Sa visite auvergnate sera donc l’occasion pour lui de développer les grandes lignes d’un “nouvel agenda social”, selon les mots de la présidence, qui devrait courir jusqu’à la fin de l’année. De nouvelles annonces ou de nouveaux objectifs sont-ils au programme?
Pas forcément. L’Élysée nous précise qu’il s’agira surtout “d’identifier certains points de blocage” et d’“amplifier les dispositifs déjà mis en place” comme le dédoublement des classes dans les zones prioritaires ou les internats d’excellence… et ce, au risque de décevoir le plus grand nombre.
Car si le président de la République est attendu au tournant, c’est surtout parce qu’il a beaucoup déçu malgré un discours volontariste sur cette fameuse égalité des chances.
Le traumatisme du plan Borloo
Pour Patrick Vignal, “ça commence à être fait, mais il y a un travail colossal qui va durer dix ans.” “Il faut que le président de la République comprenne que l’urbanisation est la priorité: il faut désenclaver les quartiers populaires, ça demande des moyens. Il faut mélanger les enfants dès l’école sinon on encourage l’entre soi des pauvres et l’entre soi des riches”, ajoute le député macroniste, plaidant ainsi pour ce que prévoyait, peu ou prou, le fameux “plan banlieue” concocté par l’ancien ministre Jean-Louis Borloo et salué par beaucoup d’élus, toute sensibilité politique confondue.
Mandaté par le chef de l’État, l’ancien maire de Valenciennes avait produit un rapport très ambitieux baptisé “Vivre ensemble – vivre en grand la République” en réclamant notamment un fond de cinq milliards d’euros.
Un travail d’une soixantaine de pages qu’Emmanuel Macron avait balayé d’un revers de main, arguant que cela n’avait aucun sens de confier ces questions à “deux mâles blancs ne vivant pas dans ces quartiers.”
“Ça a été une douche froide, une forme de gifle”, nous raconte Gilles Leproust, le maire (PC) d’Allonnes et Secrétaire général de l’association des maires de France de ville et banlieue, présent à l’Élysée au moment du discours présidentiel: “on ne s’attendait pas à une telle réponse, à une telle non-prise en compte de la part du président de la République. Demander à des associations et des élus de travailler avec Jean-Louis Borloo pendant six mois pour finalement dire ‘circuler il n’y a rien a voir’, c’était une forme de mépris.”

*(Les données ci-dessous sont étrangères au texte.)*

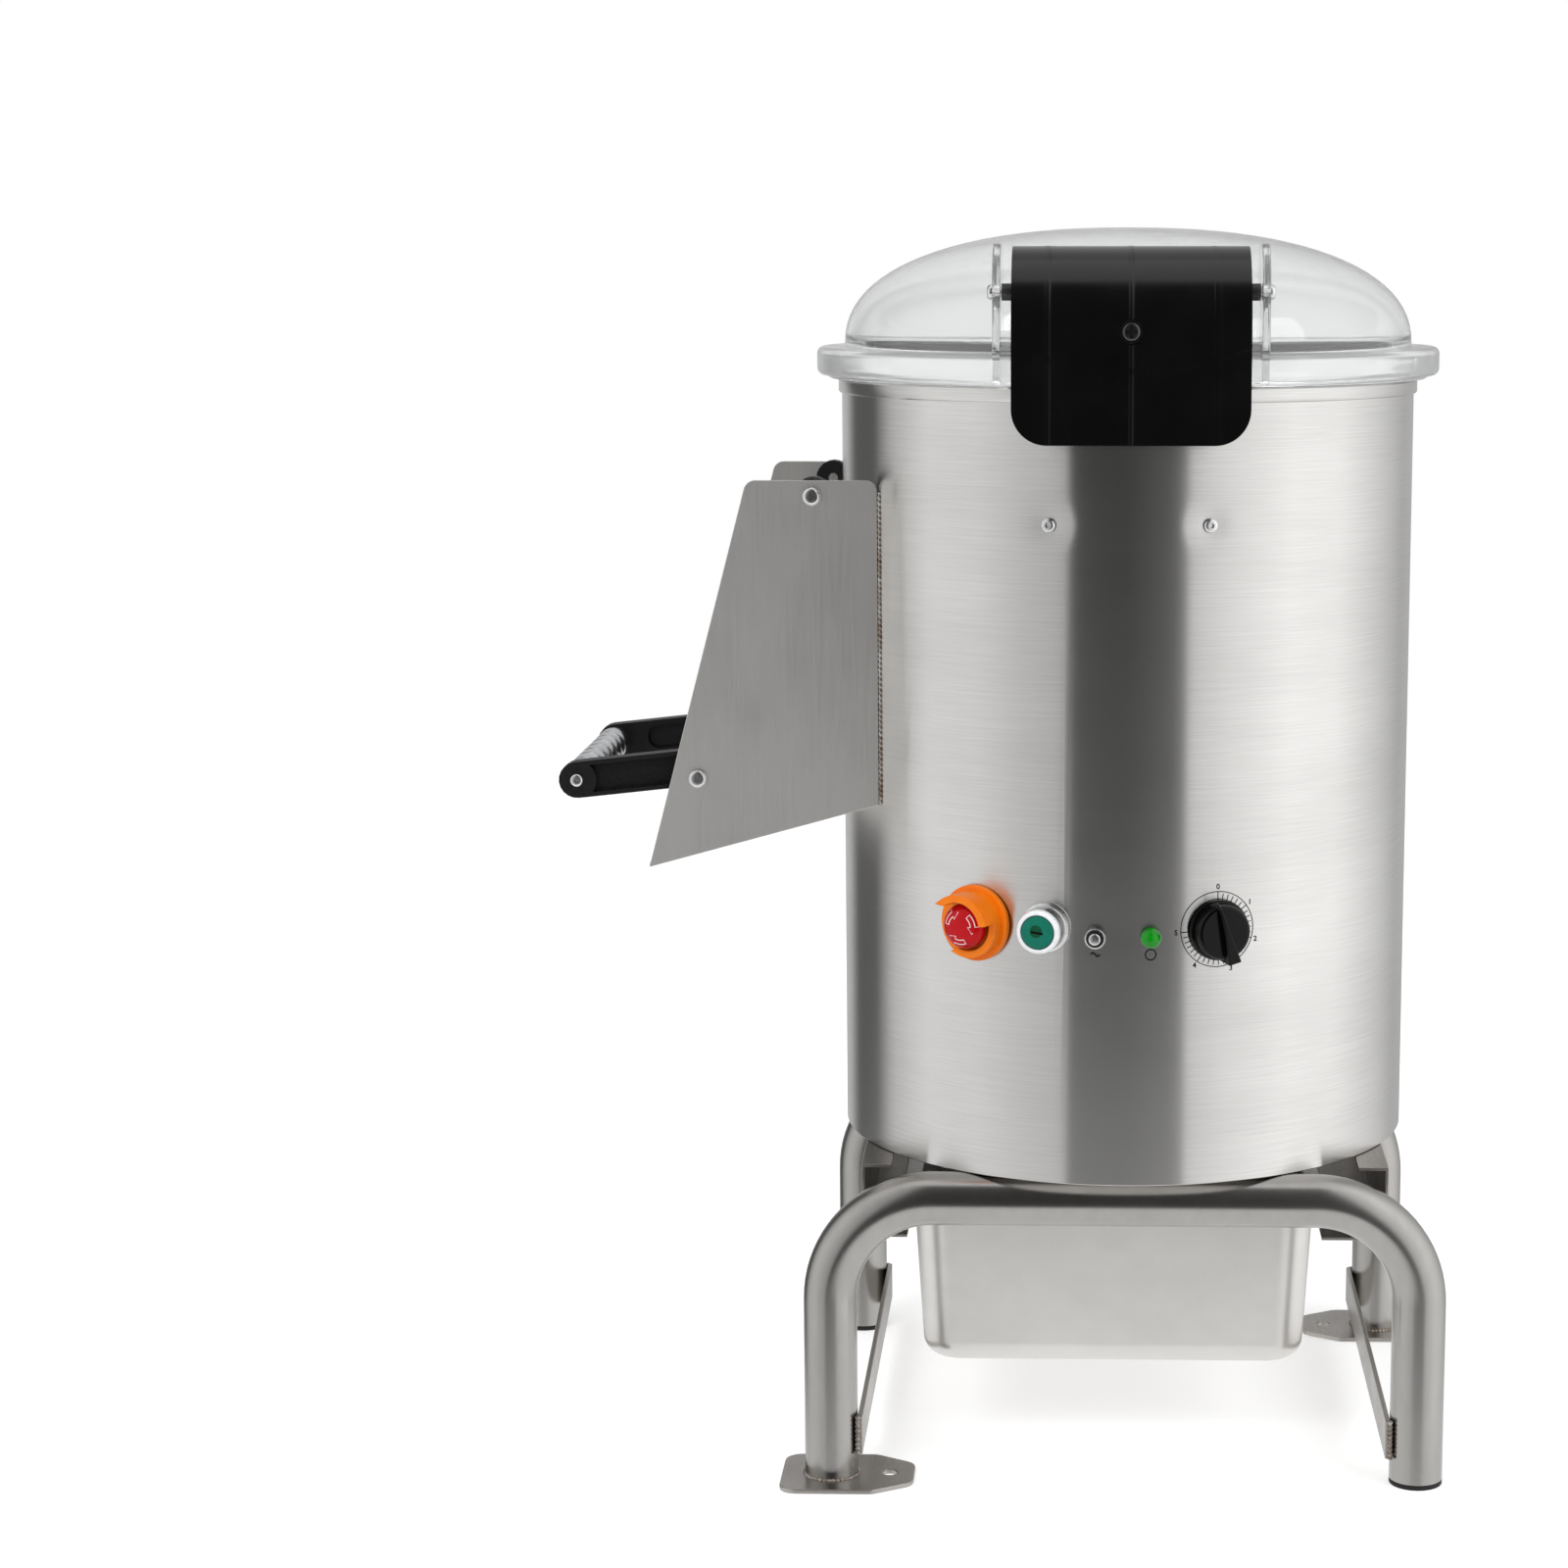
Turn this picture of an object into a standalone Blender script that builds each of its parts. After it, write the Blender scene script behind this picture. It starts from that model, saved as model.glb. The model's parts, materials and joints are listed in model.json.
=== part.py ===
"""Electric potato peeler: a steel drum on a tubular stand, with a clear lid, a
front latch, a side chute with a swinging door, controls and a waste pan.

Metres, +Z up. The drum's axis is x = y = 0 of the carrier called peeler, the
stand's feet are at z = 0, the controls face -Y and the chute leaves on -X.
"""
import math

import bmesh
import bpy
from mathutils import Matrix, Vector

# Shared by all pieces
GAP = 0.0003
OVERRUN = 0.005
SHARP_ANGLE = math.radians(35)
DRUM_SIDES = 72
TUBE_SIDES = 16
ROUND_SIDES = 24
SMALL_SIDES = 16
SCREW_SIDES = 12

# Tubular stand
TUBE_RADIUS = 0.016
TUBE_WALL = 0.0015
BAR_HEIGHT = 0.1745
BEND_RADIUS = 0.062
BEND_STEPS = 6
LEG_OUTSET = 0.001
LEG_INSET = 0.0285
FOOT_THICKNESS = 0.003
FOOT_HALF_WIDTH = 0.0305
FOOT_OUTER_REACH = 0.030
FOOT_INNER_REACH = 0.050
FOOT_TIP_HALF_WIDTH = 0.016
FOOT_TAPER_START = 0.026
FOOT_CORNER = 0.010
FOOT_HOLE_RADIUS = 0.0045
FOOT_HOLE_REACH = 0.035
CAP_PLUG_DEPTH = 0.016
CAP_PLUG_CLEARANCE = 0.0009
STRAP_HEIGHT = 0.024
STRAP_THICKNESS = 0.003
STRAP_RISE = 0.017
STRAP_END_LAP = 0.008

# Drum
DRUM_RADIUS = 0.175
DRUM_WALL = 0.0015
HEAD_SPACE = 0.0787
RIM_PROUD = 0.002
RIM_DEPTH = 0.0085
BASE_THICKNESS = 0.003
MACHINE_SPACE = 0.2032
FLOOR_THICKNESS = 0.003
LINER_THICKNESS = 0.002
LINER_TOP_SPACE = 0.014
LINER_SCREW_ALONG = 0.04673
LINER_SCREW_HEIGHT = 0.3862
LINER_SCREW_MARGIN = 0.005
SCREW_HEAD_RADIUS = 0.0042
SCREW_HEAD_HEIGHT = 0.0026
SCREW_SHANK_RADIUS = 0.0021
SCREW_SHANK_LENGTH = 0.0060
BORE_CLEARANCE = 0.0004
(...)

“Beaucoup de rendez-vous manqués avec Macron”
À l’époque, il n’y avait guère que Jean-Louis Borloo pour saluer l’utilisation faite de son rapport par Emmanuel Macron. Mais un an plus tard, le centriste fustigeait, comme les oppositions, la politique sociale “inefficace voire dangereuse” de la macronie. Pour l’ancien maire de Valenciennes, la “monarchie” dans laquelle nous sommes décide d’allouer ses “quelques moyens” “pour permettre à ceux qui courent le plus vite de courir de plus en plus vite.”
Et l’ancien ministre de Nicolas Sarkozy de mettre en garde, lors d’une réunion publique filmée à Valenciennes, contre “la situation désagréable où le gratin se sépare des nouilles.” Comprendre: l’abandon des plus précaires, ceux qui ont besoin de solidarité.

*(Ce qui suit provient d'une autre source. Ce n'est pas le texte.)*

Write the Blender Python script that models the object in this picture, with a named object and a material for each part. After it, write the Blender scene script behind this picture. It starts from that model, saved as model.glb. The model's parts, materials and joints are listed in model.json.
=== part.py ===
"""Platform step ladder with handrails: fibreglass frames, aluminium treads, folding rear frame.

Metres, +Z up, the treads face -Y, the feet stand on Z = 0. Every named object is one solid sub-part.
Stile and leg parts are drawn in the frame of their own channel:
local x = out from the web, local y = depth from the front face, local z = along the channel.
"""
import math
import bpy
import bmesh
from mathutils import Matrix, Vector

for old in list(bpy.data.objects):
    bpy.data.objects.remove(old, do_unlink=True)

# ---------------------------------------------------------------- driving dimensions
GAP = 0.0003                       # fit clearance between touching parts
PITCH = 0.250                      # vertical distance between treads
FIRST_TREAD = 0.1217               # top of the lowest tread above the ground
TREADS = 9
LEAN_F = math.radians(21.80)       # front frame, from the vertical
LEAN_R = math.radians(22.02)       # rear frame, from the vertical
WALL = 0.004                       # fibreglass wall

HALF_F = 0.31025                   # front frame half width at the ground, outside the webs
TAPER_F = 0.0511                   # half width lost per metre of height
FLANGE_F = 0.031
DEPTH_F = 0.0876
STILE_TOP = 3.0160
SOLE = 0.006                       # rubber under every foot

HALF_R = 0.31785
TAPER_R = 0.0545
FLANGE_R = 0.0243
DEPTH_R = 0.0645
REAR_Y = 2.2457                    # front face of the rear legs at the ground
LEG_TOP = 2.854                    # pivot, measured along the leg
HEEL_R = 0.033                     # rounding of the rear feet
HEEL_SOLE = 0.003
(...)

Gilles Leproust de l’association des maires de ville et banlieues n’use pas de la même métaphore culinaire mais dresse un constat similaire. “C’est nous, pas que les élus, qui sommes les acteurs du quotidien et qui font en sorte que nous fassions toujours république… on ne peut pas laisser ces territoires livrés à eux-même”, explique-t-il, regrettant “beaucoup de rendez-vous manqués avec le président de la République, malgré de nombreuses déclarations, et une forme d’empathie.”
Signe d’une nouvelle déception à venir pour l’Égalité des chances des populations les plus précaires? La secrétaire d’État chargée de la Ville Nadia Hai ne sera pas du déplacement à Clermont. Son agenda officiel vide, elle pourrait plutôt se rendre -comme plusieurs de ses collègues du gouvernement- aux journées parlementaires du MoDem à Biscarrosse.